On one level the film charts the harrowing story of Diane (Connie Nielsen), a high-ranking executive in a mega-huge European corporation, negotiating the unstable acquisition of a controversial, Japanime-like creator of the world's most sophisticated web and video game porn and violence. Two other high-tech firms (one named Demonlover) are in hot pursuit of exclusive rights to the corporation's new images on the `net. It turns out Diane is spying for one and intent on destroying the other.
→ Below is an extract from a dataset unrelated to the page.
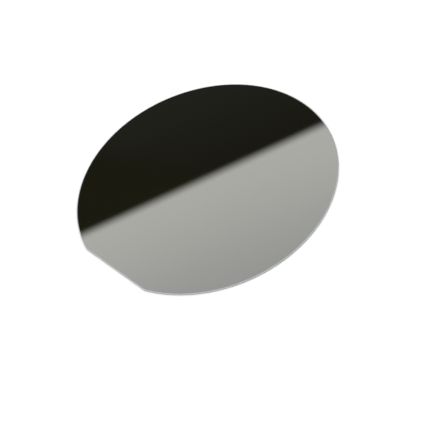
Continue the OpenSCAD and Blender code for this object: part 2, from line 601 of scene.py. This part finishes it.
def add_dark_card(studio, name, bearing):
    """A dark card that only reflections show. It is an emitting sheet that nothing lights, and its
    colour is painted light: darkest along its top, lighter lower down as if the floor lit it, and olive
    in its top left corner. It is feathered along its top and sides, as an edge far out of focus is."""
    out = on_sphere(bearing, 0.0)
    right = out.cross(UP)

    def corner(x, z):
        return out * CARD_DISTANCE + right * x + UP * z

    def ring(grow):
        """The card's four corners, with its top and sides moved out by grow."""
        top = CARD_HALF_TOP + grow
        foot = CARD_HALF_FOOT + grow
        height = CARD_HEIGHT + grow
        return [corner(-foot, 0.0), corner(-top, height - CARD_SLOPE * top),
                corner(top, height + CARD_SLOPE * top), corner(foot, 0.0)]

    inner = ring(-CARD_FEATHER / 2)
    outer = ring(CARD_FEATHER / 2)
    card = stage_board(name, inner + outer,
                       [(0, 3, 2, 1), (0, 1, 5, 4), (1, 2, 6, 5), (2, 3, 7, 6)])
    # How much of the card there is: all of it at the inner corners, nothing at the outer ones.
    cover = card.data.attributes.new("cover", "FLOAT", "POINT")
    cover.data.foreach_set("value", [1.0] * len(inner) + [0.0] * len(outer))

    material, tree = empty_material("felt_" + name)
    place = add_node(tree, "ShaderNodeTexCoord").outputs["Object"]
    height = add_node(tree, "ShaderNodeSeparateXYZ", inputs={"Vector": place}).outputs["Z"]
    # Painted light: the card's glow is darkest along its top edge and grows lighter down to its foot,
    # as if the floor lit it.
    down = add_node(tree, "ShaderNodeMapRange",
                    inputs={"Value": height,
                            "From Min": CARD_HEIGHT, "From Max": CARD_FOOT_HEIGHT})
    shade = add_node(tree, "ShaderNodeMix", {"data_type": "RGBA"},
                     {"Factor": down, 6: opaque(studio.card_top), 7: opaque(studio.card_foot)})
    slant = add_node(tree, "ShaderNodeVectorMath", {"operation": "DOT_PRODUCT"},
                     {0: place, 1: UP - right})
    olive = add_node(tree, "ShaderNodeMapRange",
                     inputs={"Value": slant.outputs["Value"],
                             "From Min": CARD_OLIVE_START, "From Max": CARD_OLIVE_FULL})
    tint = add_node(tree, "ShaderNodeMix", {"data_type": "RGBA"},
                    {"Factor": olive, 6: shade.outputs[2], 7: opaque(studio.card_corner)})
    # The card lights nothing and no lamp lights it. This glow, with its painted shading and olive
    # corner, is all that reflections see of it.
    painted_glow = add_node(tree, "ShaderNodeEmission", inputs={"Color": tint.outputs[2]})
    edge = add_node(tree, "ShaderNodeAttribute", {"attribute_name": "cover"})
    feather = add_node(tree, "ShaderNodeMapRange", {"interpolation_type": "SMOOTHSTEP"},
                       {"Value": edge.outputs["Fac"]})
    clear = add_node(tree, "ShaderNodeBsdfTransparent")
    mixed = add_node(tree, "ShaderNodeMixShader", inputs={0: feather, 1: clear, 2: painted_glow})
    add_node(tree, "ShaderNodeOutputMaterial", inputs={"Surface": mixed})
    card.data.materials.append(material)
    for ray in ("camera", "diffuse", "transmission", "volume_scatter", "shadow"):
        setattr(card, "visible_" + ray, False)


def add_dome(studio):
    """The world: a soft white dome with two soft glows in it, and plain white behind the scene."""
    world = bpy.data.worlds.new("soft_dome")
    bpy.context.scene.world = world
    world.use_nodes = True
    tree = world.node_tree
    tree.nodes.clear()
    direction = add_node(tree, "ShaderNodeTexCoord").outputs["Generated"]
    height = add_node(tree, "ShaderNodeSeparateXYZ", inputs={"Vector": direction}).outputs["Z"]
    colours = add_node(tree, "ShaderNodeValToRGB", inputs={"Fac": height})
    colours.color_ramp.interpolation = "EASE"
    # A new ramp has two stops already.
    stops = colours.color_ramp.elements
    for number, (degrees, colour) in enumerate(DOME_COLOURS):
        stop = stops[number] if number < 2 else stops.new(1.0)
        stop.position = math.sin(math.radians(degrees))
        stop.color = opaque(to_linear(colour))
    light = add_node(tree, "ShaderNodeBackground",
                     inputs={"Color": colours, "Strength": DOME_STRENGTH})
    for place, brightness in zip(GLOW_PLACES, (studio.flat_glow, studio.right_glow)):
        nearness = add_node(tree, "ShaderNodeVectorMath", {"operation": "DOT_PRODUCT"},
                            {0: direction, 1: on_sphere(*place)})
        strength = add_node(tree, "ShaderNodeMapRange", {"interpolation_type": "SMOOTHSTEP"},
                            {"Value": nearness.outputs["Value"], "From Min": math.cos(GLOW_END),
                             "From Max": math.cos(GLOW_CORE), "To Max": brightness})
        glow = add_node(tree, "ShaderNodeBackground",
                        inputs={"Color": opaque((1.0, 1.0, 1.0)), "Strength": strength})
        light = add_node(tree, "ShaderNodeAddShader", inputs={0: light, 1: glow})
    white = add_node(tree, "ShaderNodeBackground",
                     inputs={"Color": opaque((1.0, 1.0, 1.0)), "Strength": 1.0})
    path = add_node(tree, "ShaderNodeLightPath")
    seen = add_node(tree, "ShaderNodeMixShader",
                    inputs={0: path.outputs["Is Camera Ray"], 1: light, 2: white})
    add_node(tree, "ShaderNodeOutputWorld", inputs={"Surface": seen})


def add_camera(studio):
    """The camera, placed by its azimuth, elevation and distance from the aim point, then rolled."""
    data = bpy.data.cameras.new("camera")
    data.lens = studio.camera_lens
    data.clip_start = NEAREST_SEEN
    data.clip_end = FARTHEST_SEEN
    camera = bpy.data.objects.new("camera", data)
    # The flat looks along -Y, a quarter turn back from +X.
    back = on_sphere(studio.camera_azimuth - math.pi / 2, studio.camera_elevation)
    level = UP.cross(back).normalized()
    upright = Matrix((level, back.cross(level), back)).transposed()
    roll = Matrix.Rotation(-studio.camera_roll, 3, "Z")
    place = Matrix.Translation(AIM + back * studio.camera_distance)
    camera.matrix_world = place @ (upright @ roll).to_4x4()
    bpy.context.scene.collection.objects.link(camera)
    bpy.context.scene.camera = camera


class WAFER_OT_add_studio(bpy.types.Operator):
    """Build the floor, the two dark cards, the light and the camera"""

    bl_idname = "wafer.add_studio"
    bl_label = "Add studio"

    def execute(self, context):
        studio = context.scene.wafer_studio
        add_floor(studio)
        for name, bearing in CARDS:
            add_dark_card(studio, name, bearing)
        add_dome(studio)
        add_camera(studio)
        context.scene.view_settings.view_transform = "Standard"
        return {"FINISHED"}


class WAFER_PT_sidebar(bpy.types.Panel):
    """Sizes and finishes of the wafer, and the steps that build it"""

    bl_idname = "WAFER_PT_sidebar"
    bl_label = "Silicon wafer"
    bl_space_type = "VIEW_3D"
    bl_region_type = "UI"
    bl_category = "Wafer"

    def draw(self, context):
        scene = context.scene
        steps = (
            (scene.wafer_sizes, WAFER_OT_add_slice),
            (scene.wafer_finish, None),
            (scene.wafer_studio, WAFER_OT_add_studio),
        )
        for group, operator in steps:
            box = self.layout.box()
            for name in group.__annotations__:
                box.prop(group, name)
            if operator:
                box.operator(operator.bl_idname)


CLASSES = (
    WaferSizes,
    WaferFinish,
    StudioSettings,
    WAFER_OT_add_slice,
    WAFER_OT_add_studio,
    WAFER_PT_sidebar,
)


def register():
    for cls in CLASSES:
        bpy.utils.register_class(cls)
    bpy.types.Scene.wafer_sizes = PointerProperty(type=WaferSizes)
    bpy.types.Scene.wafer_finish = PointerProperty(type=WaferFinish)
    bpy.types.Scene.wafer_studio = PointerProperty(type=StudioSettings)


def unregister():
    del bpy.types.Scene.wafer_studio
    del bpy.types.Scene.wafer_finish
    del bpy.types.Scene.wafer_sizes
    for cls in reversed(CLASSES):
        bpy.utils.unregister_class(cls)


def main():
    register()
    bpy.ops.wafer.add_slice()
    bpy.ops.wafer.add_studio()


if __name__ == "__main__":
    main()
When she discovers an unexpected link between the business deal and a bizarre, sadistic underground website named "The Hellfire Club" (shades of David Cronenberg's violent cable station in Videodrome), the film takes an unexpected, surreal turn.
Also along for the ride are three powerfully drawn supporting characters - jaded, corrupt co-worker Herve (Charles Berling), oppositional and mysterious lower-level assistant, Elise (Chloe Sevigny), and gutsy and stylish American corporate shark, Elaine (Gina Gershon).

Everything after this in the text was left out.